One day as he was heading out with the mano, named Kila Ua, all of a sudden a big school of ahi became the feast of ka mano Kila Ua. As he was feasting upon the school with his voracious appetite, la`i Nahe saw a very beautiful ahi and moved right in in front of ka mano Kila Ua to protect the ahi from being eaten. Her name was Le`a, and it was an instant love connection.

This occurred directly outside the waters of Diamond Head, otherwise known as Leahi. All the fishes of the area – the mano kama`aina, the wise octopus, the ula, and the traveling kohola – felt so warm to see such an odd couple: a little la`i, less than a pound in weight, and a 400 pound ahi.

Ku o ke Kai and Kanaloa met with Hina in a stellar reunion up above. They all were moved with this wonderful affair. Kamaka, the lady of the sea, came over as well and she suggested that the two should be perpetuated as one. So La`i and Ahi conceived Lai Ahi, a fish only found in the Diamond Head area, which is half la`i and half ahi. To this day, they are still seen up on the shoreline, jumping and catching their meals, especially on strong Ka Moa`e (tradewind) days.

Lai Ahi became the name of that area. Eventually, as the language became written, Lai Ahi was changed to Leahi, and this concludes this mo`olelo kahiko.
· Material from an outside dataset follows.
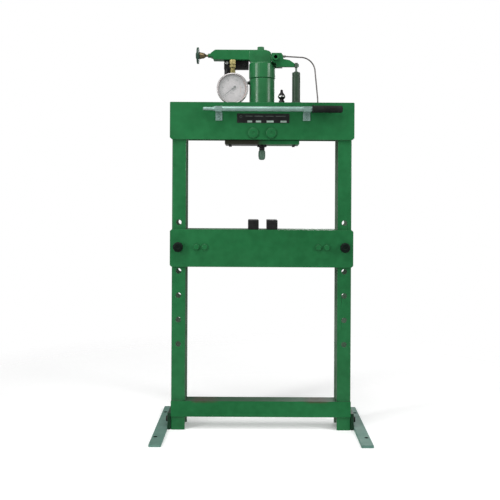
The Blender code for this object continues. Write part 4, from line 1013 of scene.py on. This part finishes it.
def hook(side, bar_y, bar_z, cradle):
    """A strap bent under and in front of the handle, fixed by two screws."""
    node = f"{side}_handle_hook"
    low, high = corners(node)
    strap = 3
    half = strap / 2
    back = high.y - half
    bend = cradle + half
    line = rounded([(back, low.z), (back, bar_z - bend, 4), (bar_y, bar_z - bend)], 4, steps=6)
    line += [Vector(p) for p in arc((bar_y, bar_z), bend, 270, 180, 16)[1:]]
    line += [Vector((bar_y - bend, high.z - 2)), Vector((bar_y - bend - 0.8, high.z))]
    inner, outer = [], []
    for i, p in enumerate(line):
        ahead = (line[min(i + 1, len(line) - 1)] - line[max(i - 1, 0)]).normalized()
        aside = Vector((-ahead.y, ahead.x)) * half
        inner.append(p + aside)
        outer.append(p - aside)
    bm = bmesh.new()
    extrude_outline(bm, inner + outer[::-1], "X", low.x, high.x)
    soften(make(f"{side}_bent_hook", bm, "bright_steel", replaces=(node,)), 0.5, 2, 50)
    screw = above(
        high.y - strap, (0, -1.8), (1.6, -1.8, 0), (1.6, -3.2, 0.2), (3, -3.2, 0.8), (4.4, -1.4, 0.8),
        (4.4, 0.5), (0, 0.5)
    )
    spots = [((low.x + high.x) / 2, 0, z) for z in (low.z + 7, low.z + 19)]
    turned_piece(f"{side}_hook_screws", "bright_steel", screw, *spots, axis="Y", segments=SMALL, reach=0.3)


def name_plate():
    """A black plate with a ring, plain bars and four bare boxes; nothing is written on it."""
    low, high = corners("name_plate")
    size = high - low
    proud, sink = 0.15, 0.4
    front, back = low.y - proud, low.y + sink
    bm = bmesh.new()
    box(bm, low, high)
    soften(make("plate_body", bm, "name_plate", replaces=("name_plate",)), 0.35, 2)

    def marks(spans, bottom, top):
        """Boxes on the plate, placed by shares of its width and height."""
        made = bmesh.new()
        for left, right in spans:
            near = (low.x + left * size.x, front, low.z + bottom * size.z)
            box(made, near, (low.x + right * size.x, back, low.z + top * size.z))
        return made

    boxes = marks(((0.20, 0.29), (0.36, 0.46), (0.565, 0.70), (0.83, 0.945)), 0.05, 0.25)
    make("plate_bare_boxes", boxes, "bright_steel", material=BARE_BOX)
    bars = marks(((0.16, 0.30), (0.33, 0.50), (0.545, 0.70), (0.74, 0.93)), 0.70, 0.735)
    hub = (low.x + 0.075 * size.x, 0, low.z + 0.66 * size.z)
    turned(bars, tube(3.6, 4.6, front, back), "Y", hub, reach=0.1, closed=True)
    make("plate_plain_bars", bars, "gauge_face", material=WORN_MARK)
    rivet = above(low.y, (0, -1.2), (1.2, -1, 1), (2.2, 0), (2.2, sink), (0, sink))
    spots = [(x, 0, z) for x in (low.x + 4, high.x - 4) for z in (low.z + 5, high.z - 5)]
    turned_piece("plate_rivets", "black_steel", rivet, *spots, axis="Y", segments=SMALL, reach=0.3)


# ---- bolster, pins, feet


def pins():
    """Ground pins with fluted knobs."""
    for side, _ in SIDES:
        node = f"{side}_bolster_pin"
        low, high = corners(node)
        radius = (high.x - low.x) / 2
        stand_in(f"{side}_ground_pin", node, [
            (0, low.y), (radius - 1, low.y), (radius, low.y + 1), (radius, high.y - 4, 1),
            (radius - 3, high.y, 1), (0, high.y)
        ], "Y", material=TURNED_STEEL)
        node = f"{side}_pin_knob"
        low, high = corners(node)
        front, back = low.y, high.y
        rim, bore = (high.x - low.x) / 2, radius + GAP
        profile = above(
            front, (0, 1.6), (5, 1.6, 1), (7, 0, 1.2), (12, 0, 3), (16.8, 2.4, 3), (rim, 7, 3)
        ) + [(rim, back - 6, 3), (14.4, back, 2), (bore, back), (bore, front + 9.4), (0, front + 9.4)]
        flutes = scallops(10, 1.1, front + 2.3, back - 1.2)
        stand_in(f"{side}_fluted_knob", node, profile, "Y", segments=FINE, shape=flutes)


BOLT_FLAT = 9.5
BOLT_CROWN = BOLT_FLAT / math.cos(math.pi / 6)
BOLT_SHANK = 6


def foot_bolt(side, sign, face):
    """A hexagon head with a washer, outside the foot bracket."""
    node = f"{side}_foot_bolt_{face}"
    low, high = corners(node)
    bracket_low, bracket_high = corners(f"{side}_foot_bracket")
    outer, inner, seat = (high.x, low.x, bracket_high.x) if sign > 0 else (low.x, high.x, bracket_low.x)
    seat += sign * GAP
    washer = 11.5
    profile = [(0, outer), (BOLT_FLAT - 0.8, outer), (BOLT_CROWN, outer - sign * 1.8)]
    profile += above(seat, (BOLT_CROWN, sign * 1.6), (washer, sign * 1.5), (washer, 0), (BOLT_SHANK, 0))
    profile += [(BOLT_SHANK, inner), (0, inner)]
    flats = hexagon(BOLT_FLAT, *sorted((outer, seat + sign * 1.55)))
    stand_in(f"{side}_hex_bolt_{face}", node, profile, "X", reach=0.3, shape=flats)


def tie_bolt(side, place):
    """A bolt through the bolster, with a hexagon and a washer at both ends."""
    node = f"bolster_{side}_tie_bolt_{place}"
    front = corners(node)[0].y
    seat = corners("bolster_front_channel")[0].y - GAP
    washer = 11.8
    half = [
        (0, front), (BOLT_FLAT - 0.8, front), (BOLT_CROWN, front + 1.7), (BOLT_CROWN, seat - 1.3),
        (washer, seat - 1.25), (washer, seat), (BOLT_SHANK, seat)
    ]
    profile = half + [(radius, -y) for radius, y in reversed(half)]
    stand_in(f"{side}_tie_bolt_{place}_hex", node, profile, "Y", reach=0.3,
             shape=hexagon(BOLT_FLAT, 1.28 - seat, -front, mirrored=True))


def bolts():
    for side, sign in SIDES:
        for face, _ in FACES:
            foot_bolt(side, sign, face)
        for place in ("inner", "outer"):
            tie_bolt(side, place)


# ---- welds and small fittings

RIPPLE = 2.6  # mm from one ripple of a bead to the next
RIPPLE_STEPS = 5
DECK_BEADS = ((-260, -70), (70, 260))  # mm along X, left and right of the reservoir


def ripple(turn):
    """The bead's size at this part of a ripple, with a little unevenness."""
    return 1 + 0.14 * math.sin(math.pi * (turn % 1)) + random.uniform(-0.03, 0.03)


def bead(bm, start, end, radius):
    """A rippled weld bead along a straight joint, tapered at both ends."""
    start, end = Vector(start), Vector(end)
    length = (end - start).length
    steps = max(8, int(length / RIPPLE * RIPPLE_STEPS))
    path, sizes = [], []
    for i in range(steps + 1):
        share = i / steps
        taper = min(1.0, 6 * share + 0.35, 6 * (1 - share) + 0.35)
        sizes.append(taper * ripple(share * length / RIPPLE))
        path.append(start.lerp(end, share) + Vector([random.uniform(-0.12, 0.12) for _ in range(3)]))
    sweep(bm, path, circle(radius, 12), sizes)


def ring_bead(bm, height, radius, thick):
    """A rippled bead round a pipe on the ram's axis."""
    steps = int(2 * math.pi * radius / RIPPLE) * RIPPLE_STEPS
    section = circle(1.0, 10)
    rings = []
    for i in range(steps):
        angle = 2 * math.pi * i / steps
        size = thick * ripple(i / RIPPLE_STEPS)
        places = ((radius + size * a, height + size * b) for a, b in section)
        rings.append([bm.verts.new((r * math.cos(angle), r * math.sin(angle), z)) for r, z in places])
    for ring, after in zip(rings, rings[1:] + rings[:1]):
        skin(bm, ring, after)


def welds():
    """Beads where the crown, the cross member, the brackets, the deck and the reservoir are joined."""
    crown_low, crown_high = corners("crown_front_plate")
    cross_low, cross_high = corners("lower_cross_member")
    deck = corners("crown_top_plate")[1]
    tank = corners("reservoir_tube")[1].x
    bm = bmesh.new()
    for side, sign in SIDES:
        low, high = corners(f"{side}_upright")
        inner, outer = (low.x, high.x) if sign > 0 else (high.x, low.x)
        for _, towards in FACES:
            y = towards * high.y
            bead(bm, (inner + sign * 3, y, crown_low.z), (outer - sign * 3, y, crown_low.z), 2.4)
            bead(bm, (outer, y, crown_low.z + 12), (outer, y, crown_high.z - 12), 2.2)
        for z, margin in ((cross_low.z, 3), (cross_high.z, 6)):
            bead(bm, (inner + sign * margin, low.y, z), (outer - sign * 4, low.y, z), 2.2)
        bracket_low, bracket_high = corners(f"{side}_foot_bracket")
        x = bracket_high.x if sign > 0 else bracket_low.x
        z = corners(f"{side}_foot_bar")[1].z + 0.4
        bead(bm, (x, bracket_low.y + 3, z), (x, bracket_high.y - 3, z), 2.8)
    for _, towards in FACES:
        for left, right in DECK_BEADS:
            bead(bm, (left, towards * deck.y, deck.z), (right, towards * deck.y, deck.z), 1.9)
    ring_bead(bm, deck.z, tank + 0.4, 2.6)
    make("frame_weld_beads", bm, "green_paint", sharp=BEAD_ANGLE)


def small_fittings():
    """The tank's level plug and the retaining plate's screws."""
    high = corners("reservoir_tube")[1]
    face = high.x
    turned_piece("tank_level_plug", "black_steel", above(
        face, (0, 8), (5.4, 8), (6.4, 7), (6.4, 1.6), (8, 1.5), (8, -3), (0, -3)
    ), (0, 0, high.z - 12), axis="-X", segments=SMALL, reach=0.4, shape=hexagon(5.6, face + 1.55, face + 9))
    low, high = corners("ram_retaining_plate")
    screw = above(low.z, (0, -1.6), (2.6, -1.6, 0), (2.6, -4.4, 0.2), (5.4, -4.4), (5.4, 0.4), (0, 0.4))
    spots = [(x, y, 0) for x in (low.x + 18, high.x - 18) for y in (-30, 30)]
    turned_piece("retaining_plate_screws", "black_steel", screw, *spots, segments=SMALL, reach=0.4)


# ---- stage

WHITE = (1, 1, 1)
WORLD_LIGHT = 0.34
FLOOR_GLOW = 0.14
FLOOR_RADIUS = 2.0
LAMPS = (  # name, azimuth from -Y towards +X, height, distance, (width, height), watts
    ("left softbox", -50, 1.45, 2.6, (0.45, 1.6), 37),
    ("right softbox", 61, 1.35, 2.7, (0.40, 1.6), 34),
    ("overhead softbox", -18, 2.75, 1.1, (1.5, 1.1), 34),
    ("back softbox", 160, 1.7, 2.6, (1.4, 1.4), 24),
)
LAMP_AIM = Vector((0, 0, 0.75))
CAMERA_PLACE = (-0.030, -2.781, 0.843)
CAMERA_ROLL = 0.295  # degrees; the camera looks level along +Y
CAMERA_SHIFT = (-0.007, -0.106)
CAMERA_LENS = 54.36
CAMERA_SENSOR = 36


def floor():
    """A pale round floor that fades into the white surroundings."""
    g = Graph("studio_floor", 0.2)
    reach = g.node("VectorMath", {0: g.place}, operation="LENGTH")["Value"]
    fading = g.span(reach, 0.7, 1.9, 1.0, 0.0)
    g.feed(g.shader, {"Alpha": fading, "Emission Color": WHITE, "Emission Strength": FLOOR_GLOW})
    g.finish(g.mix(g.noise(3), (0.94, 0.94, 0.94), (0.97, 0.97, 0.97)), 0.7)
    bm = bmesh.new()
    bmesh.ops.create_circle(bm, cap_ends=True, segments=96, radius=FLOOR_RADIUS)
    put("studio_floor", mesh_of("studio_floor", bm, g.material))


def surroundings():
    """Plain white surroundings that light the object more softly than they look."""
    world = bpy.data.worlds.new("studio")
    bpy.context.scene.world = world
    world.use_nodes = True
    nodes, links = world.node_tree.nodes, world.node_tree.links
    lit, seen = nodes["Background"], nodes.new("ShaderNodeBackground")
    for background, strength in ((lit, WORLD_LIGHT), (seen, 1.0)):
        background.inputs["Color"].default_value = (*WHITE, 1)
        background.inputs["Strength"].default_value = strength
    mixed = nodes.new("ShaderNodeMixShader")
    links.new(nodes.new("ShaderNodeLightPath").outputs["Is Camera Ray"], mixed.inputs[0])
    links.new(lit.outputs[0], mixed.inputs[1])
    links.new(seen.outputs[0], mixed.inputs[2])
    links.new(mixed.outputs[0], nodes["World Output"].inputs["Surface"])


def lamps():
    for name, azimuth, height, distance, size, power in LAMPS:
        light = bpy.data.lights.new(name, "AREA")
        light.shape = "RECTANGLE"
        light.size, light.size_y = size
        light.energy = power
        lamp = put(name, light)
        angle = math.radians(azimuth)
        lamp.location = (distance * math.sin(angle), -distance * math.cos(angle), height)
        lamp.rotation_euler = (LAMP_AIM - lamp.location).to_track_quat("-Z", "Y").to_euler()


def camera():
    scene = bpy.context.scene
    scene.view_settings.view_transform = "Standard"
    lens = bpy.data.cameras.new("camera")
    lens.lens = CAMERA_LENS
    lens.sensor_width = CAMERA_SENSOR
    lens.shift_x, lens.shift_y = CAMERA_SHIFT
    scene.camera = put("camera", lens)
    scene.camera.location = CAMERA_PLACE
    level = Matrix.Rotation(math.pi / 2, 4, "X")
    roll = Matrix.Rotation(math.radians(CAMERA_ROLL), 4, "Z")
    scene.camera.rotation_euler = (level @ roll).to_euler()


for build in (
    kept_nodes, cylinder, ram, press_nose, spring, filler_plug, seat_bolts, release_valve, relief_plugs,
    arm_joint, gauge, pump, oil_pipe, breather, handle, name_plate, pins, bolts, welds, small_fittings,
    floor, surroundings, lamps, camera
):
    build()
One Response to “Ka Mo`olelo O Leahi: The Legend of Diamond Head”

  1. Kaimikalani says:

    Aloha kakou.

    Thank you for a very cute, very American story. Please do not represent this as a “mo’olelo kahiko,” as doing so misleads those who want to learn about Hawai’i maoli.

    Parents, please pass on the stories of your elders to your children, so that the story of Hawai’i should live and not be replaced by modern fabrications. E kanu ‘ai o nana keiki i ka ha’i / Plant food lest your child look to others’.

    Want to know about Leahi, aka Diamond Head/Kaimanahila (a transliteration of Diamond Head)? Look it up in Place Names of Hawai’i or Sites of O’ahu; those authors looked to the kupuna, to valid sources, for their information so that the true, Hawaiian stories should be perpetuated.